Sanjula: Consumers drive that change. If you look at any other kind of regulated consumer industry, it always comes back to supply, demand, and yield. One of my favorite examples is Uber and that is because they are operating their business within the confines of economic principles and use data to back their decisions in real time as it pertains to different markets.

That brings me to the continuum we have in the market. On one side we have new entrants like Amazon and Walmart using a ton of data and are operating with the consumer at the center. Then on the other side, we have traditional health care who are not thinking about supply, demand, and yield, but also don’t have the data like the new entrants to begin to understand the real magnitude of it and how it is changing.

To answer your question, I believe data is this bridge that can help us have visibility into the fuller picture and then use those levers to ultimately, bring costs down and figure out where the needs are for the consumer.

Q: Can you touch on Trilliant Health’s machine learning and how it relates to understanding trends?

Sanjula: Historically, our industry has relied on retrospective data to make decisions about the future.
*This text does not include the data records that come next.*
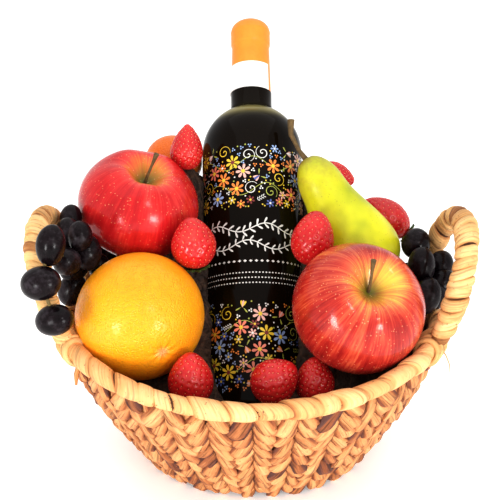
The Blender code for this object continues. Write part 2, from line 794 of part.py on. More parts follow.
def bed():
    """Crumpled packing paper that fills the basket and carries what lies in it."""
    rng = random.Random(7)
    step = 2 * math.pi / BED_SEGMENTS
    inner = -(WALL_THICK + BED_GAP)
    floor = FLOOR_THICK + BED_GAP
    edge = []
    for i in range(BED_SEGMENTS):
        point = wall_point(i * step, WALL_TOP, inner)
        edge.append(bed_height(point.x * 0.97, point.y * 0.97))
    rings = []
    for k in range(BED_SIDE_ROWS + 1):
        part = k / BED_SIDE_ROWS
        ring = []
        for i in range(BED_SEGMENTS):
            top = min(edge[i], WALL_TOP)
            ring.append(wall_point(i * step, floor + (top - floor) * part, inner))
        rings.append(ring)
    for part in (0.35, 0.75, 1.0):
        ring = []
        for i in range(BED_SEGMENTS):
            last = rings[BED_SIDE_ROWS][i]
            rise = max(edge[i] - last.z, 0.0)
            tall = min(rise / 0.02, 1.0)
            past_rim = max(0.0, last.z + rise * part - RIM_TOP_Z)
            grow = BED_BULGE * min(rise / 0.04, 1.0) * math.sin(part * math.pi * 0.72)
            grow *= min(past_rim / 0.012, 1.0)
            grow -= BED_SHOULDER * part * (1 - tall)
            grow -= BED_CRUMPLE * rng.random() * tall
            out = Vector((last.x, last.y, 0)).normalized()
            ring.append(last + out * grow + Vector((0, 0, rise * part)))
        rings.append(ring)
    brim = rings[-1]
    for k in range(1, BED_TOP_ROWS):
        shrink = 1 - k / BED_TOP_ROWS
        ring = []
        for i in range(BED_SEGMENTS):
            x = brim[i].x * shrink
            y = brim[i].y * shrink
            z = bed_height(x, y) + BED_CRUMPLE * rng.uniform(-1, 1)
            ring.append(Vector((x, y, z)))
        rings.append(ring)
    mesh = loft(rings, (0, 0, floor), (0, 0, bed_height(0, 0)))
    return add_object("packing", mesh, "paper", smooth=False)


def build():
    """Make every piece, then hollow the packing round what lies in it."""
    clear_scene()
    basket_body()
    basket_rim()
    handle("handle_left", -1)
    handle("handle_right", 1)
    add_object("bottle", bottle_mesh(), "glass_dark")
    capsule()
    neck_band()
    add_object("orange", citrus_mesh(ORANGE, 18, 10), "orange_peel")
    add_object("mandarin", citrus_mesh(MANDARIN, 14, 8), "mandarin_peel")
    apple("apple_left", APPLE_LEFT, APPLE_LEFT_STEM)
    apple("apple_right", APPLE_RIGHT, APPLE_RIGHT_STEM)
    pear()
    for index, spot in enumerate(STRAWBERRIES):
        strawberry(index, spot)
    grapes("grapes_left", GRAPES_LEFT)
    grapes("grapes_right", GRAPES_RIGHT)
    nested = [bottle_mesh(), citrus_mesh(ORANGE, 18, 10), citrus_mesh(MANDARIN, 14, 8)]
    nested += [apple_mesh(APPLE_LEFT), apple_mesh(APPLE_RIGHT), pear_mesh()]
    nested += [berry_mesh(spot) for spot in STRAWBERRIES]
    cut(bed(), [swollen(mesh, GAP) for mesh in nested])


build()
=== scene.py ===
"""Looks of a filled gift basket: woven wall, wrapped rim and handles, leaning bottle and fruit.

Every piece is in metres in the part's own frame: +Z up, the origin at the middle of the
foot, and the front of the basket towards -Y.
"""
import logging
import math
import random
from cmath import rect
from collections.abc import Callable, Sequence
from dataclasses import dataclass, field, replace
from enum import Enum

import bpy
import numpy as np
from mathutils import Matrix, Vector, kdtree, noise


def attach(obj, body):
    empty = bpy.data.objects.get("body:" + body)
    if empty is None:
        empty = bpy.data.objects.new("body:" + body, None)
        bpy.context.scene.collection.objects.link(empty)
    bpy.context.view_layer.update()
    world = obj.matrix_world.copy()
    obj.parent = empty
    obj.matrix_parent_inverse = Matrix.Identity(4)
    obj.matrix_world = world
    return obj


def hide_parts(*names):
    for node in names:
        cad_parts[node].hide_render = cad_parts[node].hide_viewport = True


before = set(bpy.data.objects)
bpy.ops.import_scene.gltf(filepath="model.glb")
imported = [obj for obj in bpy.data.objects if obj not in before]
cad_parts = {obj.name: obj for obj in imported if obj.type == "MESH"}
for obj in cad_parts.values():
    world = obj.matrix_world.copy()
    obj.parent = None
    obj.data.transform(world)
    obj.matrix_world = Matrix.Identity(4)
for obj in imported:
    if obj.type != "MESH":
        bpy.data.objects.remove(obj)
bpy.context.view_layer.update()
LOG = logging.getLogger("gift_basket")

Array = np.ndarray
Colour = tuple[float, float, float]
Material = bpy.types.Material
Piece = bpy.types.Object
Point = tuple[float, float, float]
Random = random.Random
Rule = Callable[[Array], Array]
Socket = bpy.types.NodeSocket


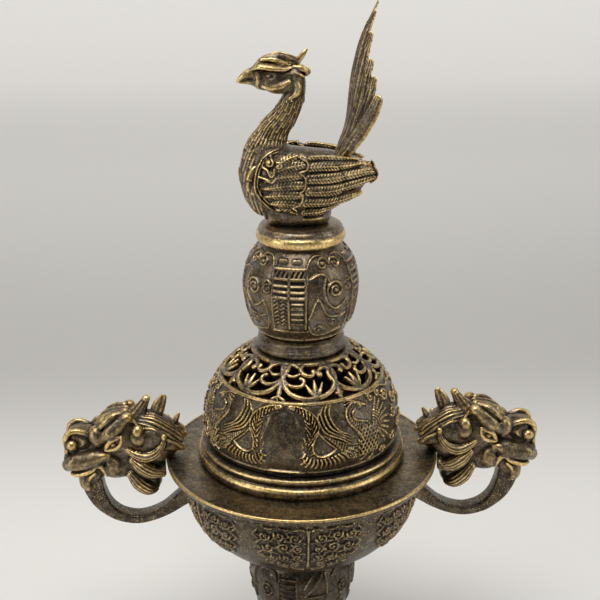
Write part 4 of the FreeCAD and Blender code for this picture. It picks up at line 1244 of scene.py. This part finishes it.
def dragon_clay():
    """The right handle's dragon head: snout outwards, jaws over the strap, mane swept back to the flange."""
    clay = Clay((46, -15, 102), (107, 15, 157), 0.32)

    def leaned(*points):
        """Points whose heights are given against the cheek's plane, as seen along the gaze down at it."""
        return [(x, y, z - 0.52 * (9.0 - y)) for x, y, z in points]

    # Skull, high forehead, muzzle, jaw and nape
    clay.ball((79.5, 0, 133.6), (10.8, 7.8, 12.8), 0)
    clay.ball((68, 0, 130.5), (12.6, 9.6, 12.6), 2.5)
    clay.ball((67.5, 0, 137.4), (9.6, 7.6, 8.4), 1.5)
    clay.ball((89, 0, 126.6), (9.4, 7.2, 7.8), 2.5)
    clay.ball((97.4, 0, 124.4), (6.4, 7.4, 7.6), 2)
    clay.ball((82, 0, 121.4), (9, 8.4, 7), 2)
    clay.ball((70, 0, 120), (9, 8.2, 9), 2.5)
    clay.ball((67.6, 0, 112.6), (5.2, 6, 5.6), 1.5)
    clay.ball((93.6, 0, 116.8), (6.2, 6.4, 5.6), 1.5)
    # Nostrils: a bead in a hollow under a rolled curl
    clay.ball((97.6, 2.4, 133.8), (5.2, 3.6, 4.6), 1.4)
    clay.ball((95.4, 1, 136.6), (5.2, 3.4, 2.6), 1.2)
    clay.ball((98.2, 0, 136.8), (4.4, 5, 2.6), 1)
    clay.rod(leaned((91.8, 4, 138.6), (95, 4.8, 140.4), (98.8, 5.2, 141.2), (102, 5.2, 139.8),
                    (103.2, 5, 136.6), (102.8, 5, 132.8), (103.6, 4, 128.6)),
             [1.3, 1.3, 1.3, 1.3, 1.2, 1.1, 0.9], 0.9)
    clay.ball((98.4, 6.8, 133.8), (3, 1.5, 2.8), 0.6, carve=True)
    clay.ball((100.4, 5.6, 132.9), (2.5, 2.5, 2.5), 0.25)
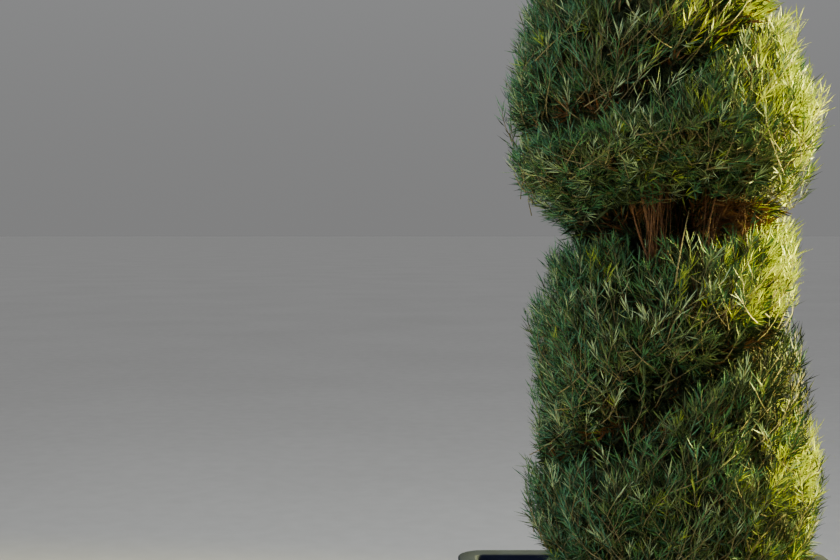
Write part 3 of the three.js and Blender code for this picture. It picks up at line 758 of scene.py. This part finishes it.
def planter_material():
    """Dark moulded plastic with a fine grain, and dust towards its foot."""
    material, tree, shader = new_material("moulded_planter", 0.6, 0.05)
    shader.inputs["Specular Tint"].default_value = (0.42, 0.52, 1.0, 1)
    base = mottled(tree, (0.0045, 0.0065, 0.020), (0.008, 0.011, 0.034), 5.0, 45.0)
    dust = mottled(tree, (0, 0, 0), (1, 1, 1), 3.0, 24.0)
    where = node(tree, "ShaderNodeTexCoord")
    height = node(tree, "ShaderNodeSeparateXYZ")
    low = node(tree, "ShaderNodeMapRange", {"From Min": 0.16, "From Max": 0.0})
    film = node(tree, "ShaderNodeMath", operation="MULTIPLY")
    faint = node(tree, "ShaderNodeMath", {1: 0.32, 2: 0.02}, operation="MULTIPLY_ADD")
    dusty = node(tree, "ShaderNodeMix", {"B": (0.085, 0.077, 0.066, 1)}, data_type="RGBA")
    rough = node(tree, "ShaderNodeMapRange", {"To Min": 0.62, "To Max": 0.85})
    pebble = node(tree, "ShaderNodeTexNoise", {"Scale": 900, "Detail": 3})
    bump = node(tree, "ShaderNodeBump", {"Strength": 0.35, "Distance": 0.0006})
    wire(
        tree,
        (where, "Object", height, 0), (height, "Z", low, "Value"), (low, 0, film, 0), (dust, "Mask", film, 1),
        (film, 0, faint, 0), (faint, 0, dusty, "Factor"), (base, "Color", dusty, "A"),
        (dusty, "Result", shader, "Base Color"),
        (dust, "Mask", rough, "Value"), (rough, 0, shader, "Roughness"),
        (where, "Object", pebble, "Vector"), (pebble, "Fac", bump, "Height"),
        (bump, "Normal", shader, "Normal"),
    )
    return material


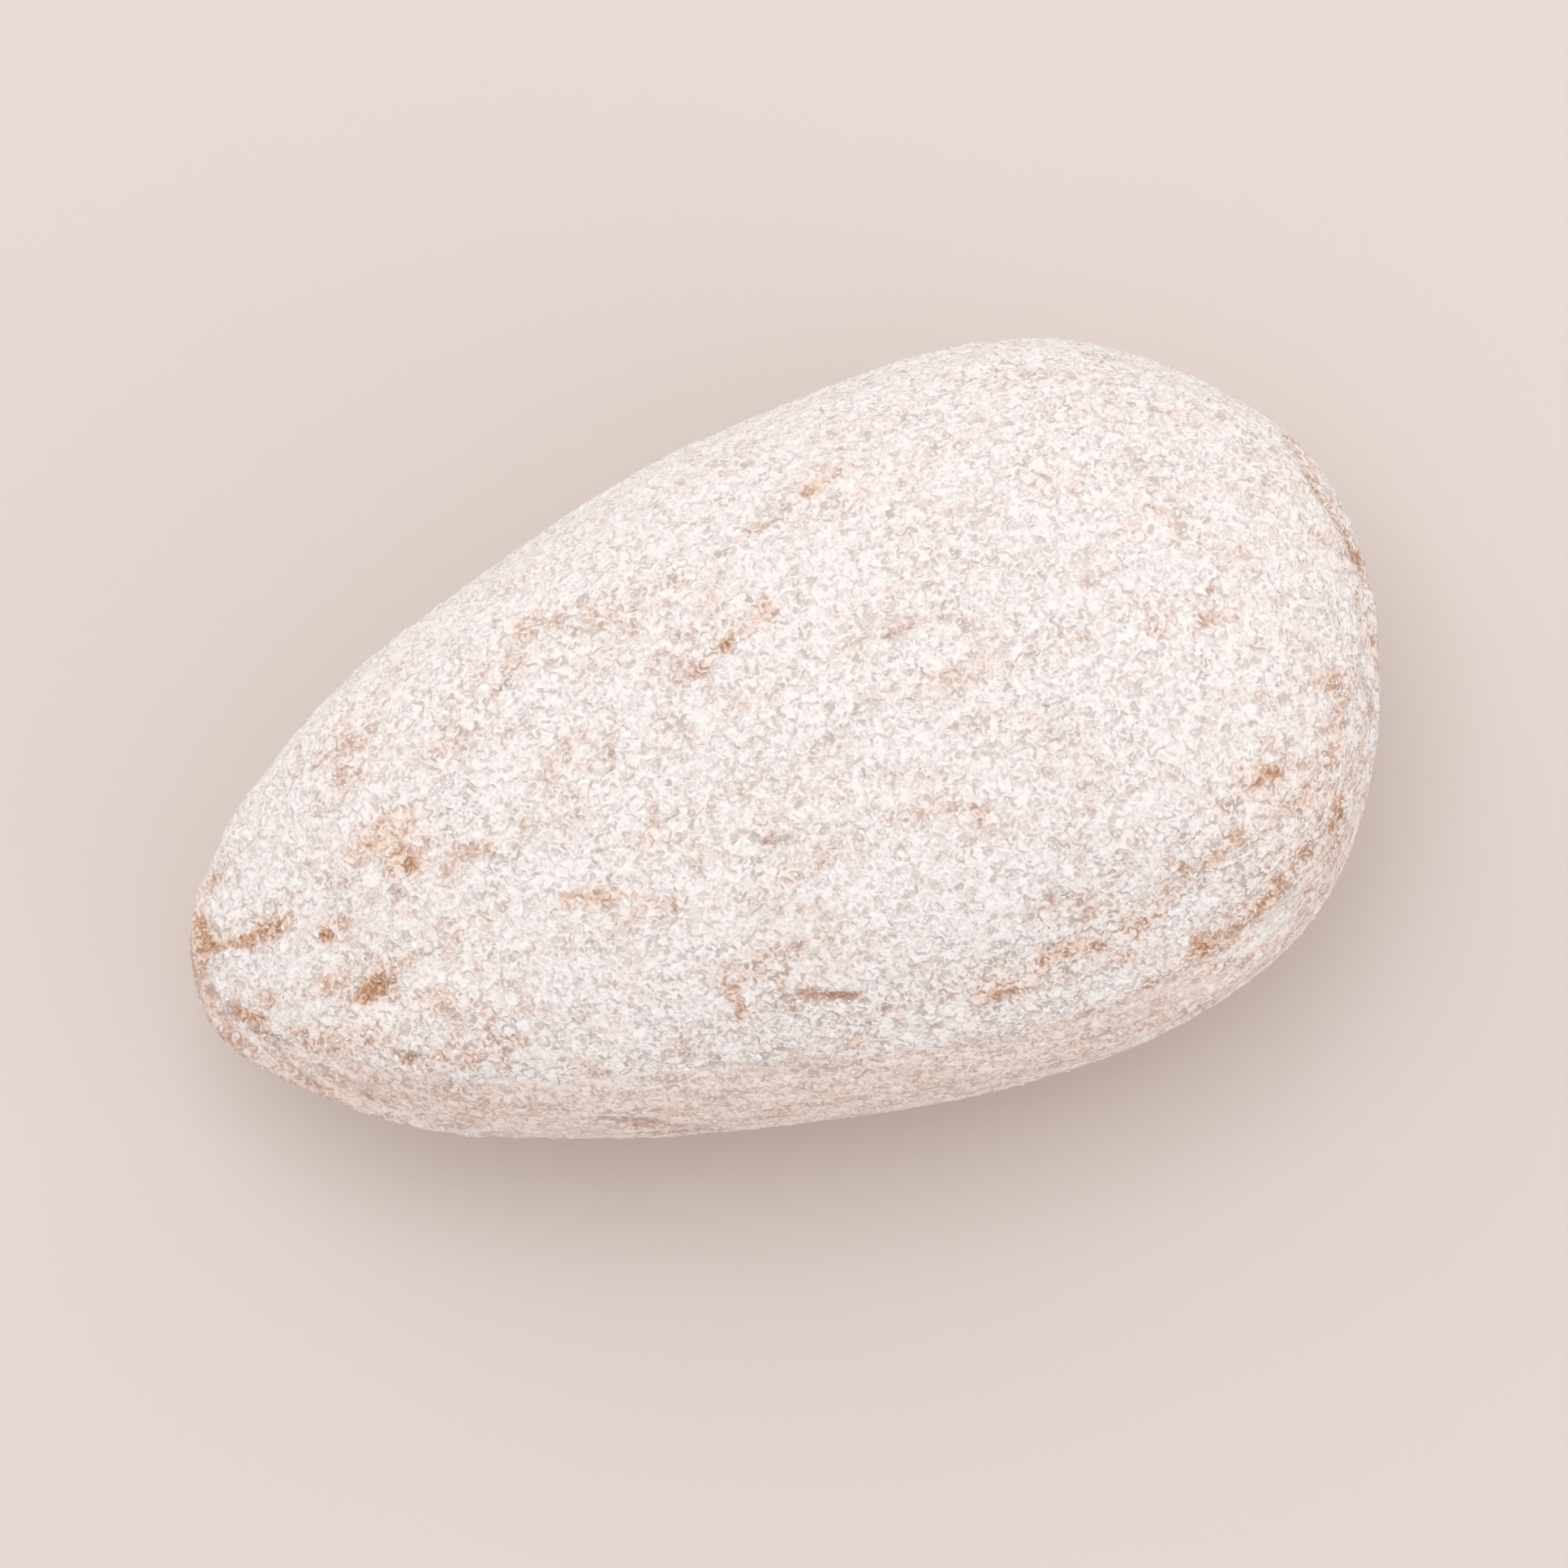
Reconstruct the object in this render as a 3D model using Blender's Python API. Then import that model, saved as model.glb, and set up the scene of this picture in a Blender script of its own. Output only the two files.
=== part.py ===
"""A filled salty licorice candy: one piece of boiled sugar, plump and almond-shaped, dusted with powder.

+X runs from the pinched tip to the round butt and +Z is up. The origin is on the surface that the
candy rests on, under the middle of its box. Lengths are in metres.
"""

import math

import bmesh
import bpy
from mathutils import Matrix, Vector, noise

MM = 0.001

# Driving dimensions
LENGTH = 30.0 * MM
WIDTH = 17.7 * MM
THICKNESS = 12.6 * MM

# How it lies: the butt end lifts until the belly touches under the centre of weight
REST_TILT = math.radians(2.6)
BASE_CUT = 0.14 * MM  # how deep the flat that it rests on is rubbed into the belly

# The plan and the side profile, as shares of the length counted from the tip
WIDEST_AT = 0.675
TIP_FULLNESS = 1.68  # a lower power draws the plan in earlier towards the tip
BUTT_FULLNESS = 2.25
TIP_DEPTH_FULLNESS = 2.0  # the same powers for the side profile
BUTT_DEPTH_FULLNESS = 2.4
BUTT_LEAN = 1.6 * MM  # how far to the left the end of the butt leans
BUTT_LEAN_POWER = 8
SECTION_SQUARENESS = 2.25  # 2 is an ellipse, and a higher power fills the corners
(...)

Trilliant’s robust predictive models provide decision makers the ability to forecast the likelihood of future scenarios at the individual market level, which is key to developing evidence-based strategies.

Q: The future of healthcare, not just in the US but in the world, are you a pessimist or optimist?

Sanjula: I am an optimist because there's so much innovation and convergence happening in different ways. All the answers are out there. We just need to stitch them together.